# 2018 SEL Premium leaking windshield fluid



## Rafale (Sep 14, 2017)

Hello, I have a 1 week old Tig and was wondering if anyone else is experiencing my issue

When filling up the windshield washer reservoir up to the small reservoir with the blue lid, the washer fluid leaks out from the lid when the car is moving but not when stationary. Is anyone else experiencing this? For sure the blue lid does not close/seal tightly See attached picture after 20 minutes of driving.
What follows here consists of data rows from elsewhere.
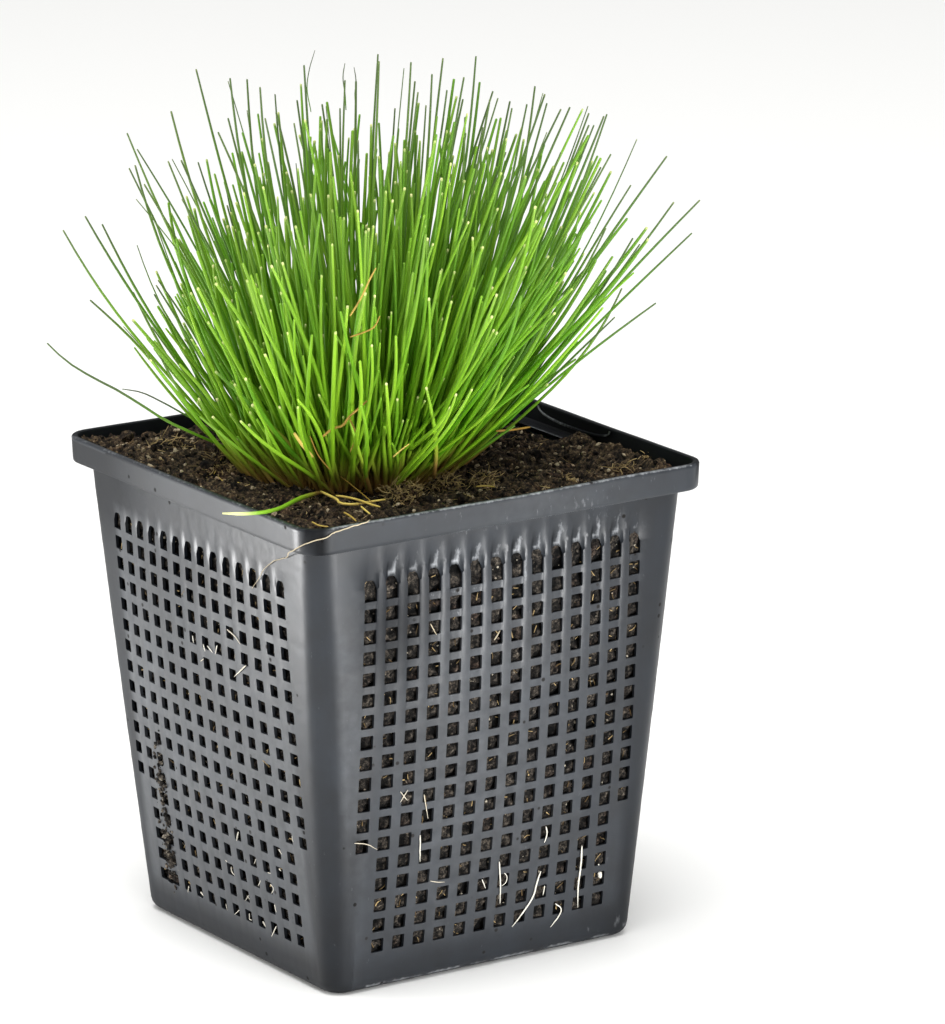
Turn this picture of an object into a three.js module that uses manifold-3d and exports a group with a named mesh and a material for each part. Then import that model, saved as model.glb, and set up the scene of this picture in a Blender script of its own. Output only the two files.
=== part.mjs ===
// Fiber optic grass in a square mesh pot, in millimetres, with +Z up.
// The origin is the middle of the pot's flat underside, which stands on the plane z = 0.
// The pot's front wall faces -Y, and its left wall faces -X.
import * as THREE from "three";
import { mergeGeometries, mergeVertices } from "three/addons/utils/BufferGeometryUtils.js";
import Module from "manifold-3d";

const wasm = await Module();
wasm.setup();

// Pot: a tapered square basket under a wider rim band.
const potHeight = 95;
const rimWidth = 90;
const rimHeight = 5.2;
const rimCorner = 5.3;
const rimThickness = 1.3;
const rimDraft = 0.2;
const shoulderWidth = 84;
const baseWidth = 69;
const bodyCorner = 5;
const wall = 1.2;
const floorThickness = 1.6;
const bulgeDepth = 2.6;
const bulgeSpan = 104;

// Mesh: every window stands for a block of small square holes.
const holePitchAcross = 4.56;
const holePitchUp = 4.166;
const holeSize = 3;
const archRise = 2;
const holeColumns = 14;
const shortColumnRows = 13;
const topRowHeight = 80;
const blockColumns = 2;
const blockStarts = [0, 4, 9, 13, 18];
const barWidth = 2.4;
const windowDepth = 6;
const bodyKnee = 44.6;

// Square drain holes in the floor, around a closed middle.
const drainSize = 6;
const drainPitch = 17;

// Soil: a lumpy block that sinks towards the right-hand wall.
const gap = 0.3;
const soilLevel = 89.3;
const soilFall = 0.045;
const soilLump = 0.55;
const soilGrid = 8;
const crownLevel = 89.6;
const plantingRadius = 24;
const plantingEdge = 7;

// Grass: tufts packed in a spiral, leaning further out towards the edge of the clump.
const tuftCount = 37;
const tuftSpread = 3.3;
const tuftRadius = 2.75;
const stemRing = 1.6;
const stemSink = 0.1;
const leastRise = 0.3;
const tuftHeight = 2.4;
const stemsAround = 6;
const clumpRadius = 22;
const goldenAngle = Math.PI * (3 - Math.sqrt(5));
const greatestLean = THREE.MathUtils.degToRad(60);
const leanPower = 0.9;
const stemLength = 84;
const edgeStemLength = 66;
const shortestShare = 0.66;
const stemBaseRadius = 0.66;
const stemTipRadius = 0.46;
const stemStartLean = 0.72;
const stemSides = 3;
const stemSteps = 2;

// Single stems around the foot of the clump, low over the soil.
const outerStems = 12;
const outerStemRadius = 23.2;
const outerStemLean = THREE.MathUtils.degToRad(66);
const outerStemLength = 58;
const outerStemShortest = 0.8;
const outerStemSides = 4;
const outerStemSteps = 3;
const outerStemTurn = 0.5;
const outerStemScatter = 0.35;

// The direction of the view in which the outline of the clump was read off, round +Z from the front.
const viewTurn = THREE.MathUtils.degToRad(-33.2);

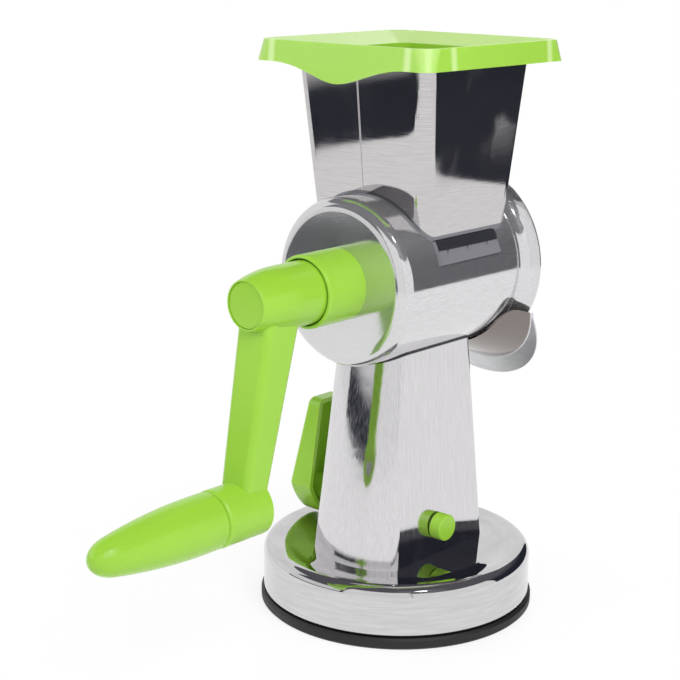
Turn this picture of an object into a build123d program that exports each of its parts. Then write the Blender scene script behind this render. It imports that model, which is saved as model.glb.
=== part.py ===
"""Rotary cabbage shredder on a suction base. All sizes are millimetres.

The origin is the middle of the suction pad's underside and +Z is up. The barrel lies along Y, with the
crank at its -Y end and the outlet at its +Y end. The locking lever is on the -X side of the neck.
The crank hangs straight down and the lever stands upright, which is the released state.
"""

from build123d import *
from math import acos, cos, degrees, radians, sin
import os

os.makedirs("parts", exist_ok=True)

# ---- driving dimensions ------------------------------------------------------------------------

# General fits
sheet_gauge = 1.0  # pressed steel of the base, barrel and neck
running_gap = 0.05  # radial, shaft in a bearing
loose_gap = 0.3  # between pieces that move past each other
seat_gap = 0.1  # radial, spigot in its hole

# Suction base
pad_radius = 64.5
pad_thickness = 2.6
pad_rim_height = 5.2
pad_rim_width = 10.0
pad_flex_radius = 50.0  # the middle of the pad, inside this radius, is pulled up by the post
pad_boss_radius = 12.0
pad_boss_height = 7.0
pad_boss_flare = 4.0
pad_edge = 1.0
pad_step = 2.0  # slope from the thick rim down to the thin part
shell_radius = 63.3
shell_crest_height = 28.8
shell_shoulder = 5.2
shell_hem = 2.0
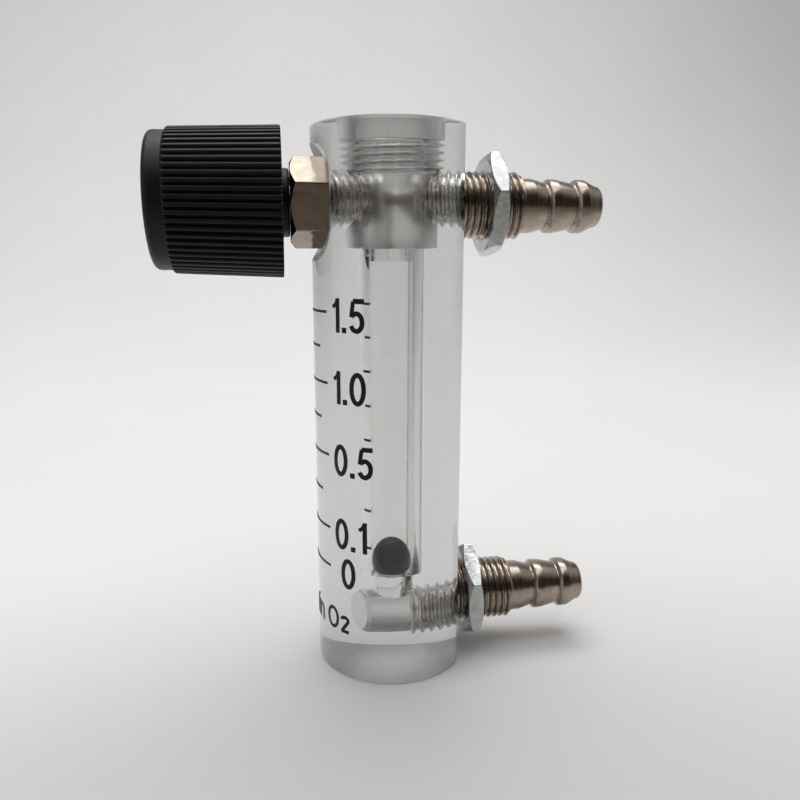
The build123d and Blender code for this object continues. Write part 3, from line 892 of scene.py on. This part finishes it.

https://drive.google.com/file/d/0B__jxUgf4xwWQlFVX0NJLUYtQVk/view?usp=drivesdk


----------



## dan calgary (Nov 4, 2017)

Hi 
I discovered the same thing. It's an engineering design fault the fill up neck is lower than the upper edge of the tank and you have a lot of air accumulating on the top.
Regarding the blue cap just push harder the under ring .I was told by the mechanic from VW to remove the screen before filling with fluid and do not overfill


----------



## dan calgary (Nov 4, 2017)

Rafale said:


> Hello, I have a 1 week old Tig and was wondering if anyone else is experiencing my issue
> 
> When filling up the windshield washer reservoir up to the small reservoir with the blue lid, the washer fluid leaks out from the lid when the car is moving but not when stationary. Is anyone else experiencing this? For sure the blue lid does not close/seal tightly See attached picture after 20 minutes of driving.
> 
> https://drive.google.com/file/d/0B__jxUgf4xwWQlFVX0NJLUYtQVk/view?usp=drivesdk


it's normal the filling neck is lower than the upper side of the tank and has a lot of air acumaliting on the top.Just press down harder the entire blue cap ass. but you will still have liquid coming out while driving.You have to add less and first remove the inside screen before filling


----------